Where does this analysis leave us in terms of the issue of a future Justice Kagan influencing Justice Kennedy once on the bench? First off, the data are fairly clear that Kennedy, over time, has tended to join the conservatives much more frequently than the liberals. Yes, there are some anomalies to this strong trend, like the 2007 term. But even there, Kennedy split his votes roughly evenly between the two wings.

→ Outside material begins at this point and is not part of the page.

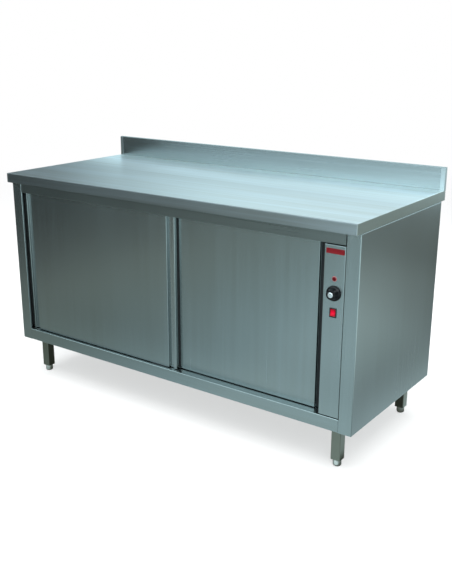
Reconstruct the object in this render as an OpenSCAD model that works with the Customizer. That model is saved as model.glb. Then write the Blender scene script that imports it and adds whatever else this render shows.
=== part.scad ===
// Heated plate cabinet in folded stainless sheet, millimetres.
// It stands on the plane z = 0, centred on the origin. -Y is its front, +X its control end.
// Two hanging doors slide past each other, and a fan heater sits behind the control panel.

/* [Cabinet] */
// Length of the cabinet body
body_l = 1600; // [1500:10:1800]
// Distance of the body's front face from the middle
body_front = 322; // [310:1:330]
// Distance of the body's rear face from the middle
body_rear = 316; // [306:1:324]
// Height of the body's lower edge above the floor
body_bottom = 158; // [140:1:180]
// Width of the two front stiles
stile_w = 50; // [46:1:56]
// Height of the beam below the doors
beam_h = 47; // [40:1:60]
// Height of the rail above the doors
rail_h = 42; // [40:1:44]
// Thickness of the folded sheets
skin = 1; // [0.8:0.1:1.2]
// Radius of the folds at the middle of the sheet
fold_r = 2; // [1.6:0.1:2.4]
// Width of the joint beside the stiles
seam = 1.5; // [1:0.1:2]

/* [Worktop] */
// Height of the worktop above the floor
worktop_z = 880; // [860:1:900]
// Depth of the worktop from front to back
worktop_depth = 700; // [690:1:720]
// Distance of the worktop's ends inside the body's ends
worktop_inset = 2; // [1:0.5:4]
// Height of the worktop's edge
edge_h = 38; // [36:1:40]
// Width of the flange folded back under the edge
under_flange = 20; // [15:1:22]
// Thickness of the worktop sheet
top_skin = 1.5; // [1.2:0.1:1.5]
// Height of the splashback above the worktop
splash_h = 85; // [60:1:120]
// Thickness of the splashback
splash_t = 15; // [12:1:18]

/* [Doors] */
// Width of each door
door_w = 798; // [780:1:800]
// Thickness of each door
door_t = 18; // [18:1:19]
// Distance of the left door's face behind the body's front
left_setback = 16; // [16:1:17]
// Distance of the right door's face behind the body's front
right_setback = 36; // [36:1:37]
// Left edge of the right door, closed
right_door_x = -123; // [-126:1:-120]
// Gap below the doors
door_gap = 3; // [3:0.5:4]
// Height of the doors' top edge above the rail's lower edge
door_lap = 6; // [5:1:7]
// Width of the flange at each end of a door
grip_flange = 14; // [12:1:16]
// Width of the upright finger channel
grip_w = 23; // [20:1:24]
// Depth of the finger channel
grip_d = 10; // [9:1:11]

/* [Tracks and rollers] */
// Radius of the nylon rollers
roller_r = 11; // [10:0.5:11]
// Distance of each hanger from its door's edge
hanger_inset = 70; // [60:1:90]
// Clearance of the door guide in the doors' grooves
guide_play = 1; // [0.8:0.1:1.2]

/* [Heated cavity] */
// Thickness of the insulated left wall
left_wall = 30; // [28:1:32]
// Thickness of the insulated back wall
back_wall = 44; // [40:1:48]
// Left face of the partition beside the heater
partition_x = 690; // [688:1:692]
// Height of the shelf's top face
shelf_z = 500; // [470:5:520]

/* [Controls] */
// Left edge of the control panel
panel_x = 672; // [671:1:673]
// Height of the badge plate's centre
badge_z = 776; // [774:1:778]
// Height of the pilot lamp's centre
lamp_z = 686; // [682:1:700]
// Height of the thermostat knob's centre
knob_z = 638; // [634:1:642]
// Height of the rocker switch's centre
switch_z = 573; // [566:1:580]
// Radius of the knob's skirt
knob_r = 25.5; // [23:0.5:27]

/* [Legs and feet] */
// Width of the square leg tubes
leg_w = 36; // [35:1:40]
// Distance of the legs' centres from the middle, along the length
leg_x = 721; // [700:1:730]
// Distance of the front legs' centres from the middle
leg_front = 259; // [250:1:259]
// Distance of the rear legs' centres from the middle
leg_rear = 261; // [250:1:264]
// Height of the foot that shows below a leg
foot_show = 27; // [24:1:32]
// Radius of the feet
foot_r = 15; // [14:0.5:17]

/* [Hidden] */
$fn = 48;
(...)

It is hard to believe that Kagan could bring Kennedy over to the liberal wing any more frequently than he has joined them in the past. What we can most likely expect is that Kennedy will continue to join the conservatives more often than he joins the liberals, including the “close” decisions. Of course, I have ignored the specifics of cases here that each term brings and have instead focused on broader trends. These trends make clear, I think, a fairly steady pattern of behavior on the part of Kennedy that I can’t imagine will undergo a wholesale reversal as a result of Kagan’s arrival on the Court. It is important to note, too, while there are some strong trends, it is still possible that in a number of high profile cases in the future, Kennedy will likely join the liberals. He has done just that, of course, in the past in a number of important cases.
1 To code liberal and conservative decisions, I follow the widely-used convention employed by the Supreme Court Database and numerous political scientists. For instance, in civil liberties and rights cases, a liberal vote favors an individual challenging a government restriction of a civil liberty or right, while a conservative vote favors the government restriction. For a further explanation of other issues, see the Supreme Court Database codebook, variable 36 (p. 45).
2 Justice Kennedy took his seat in February 1988, roughly midway through the 1987 term.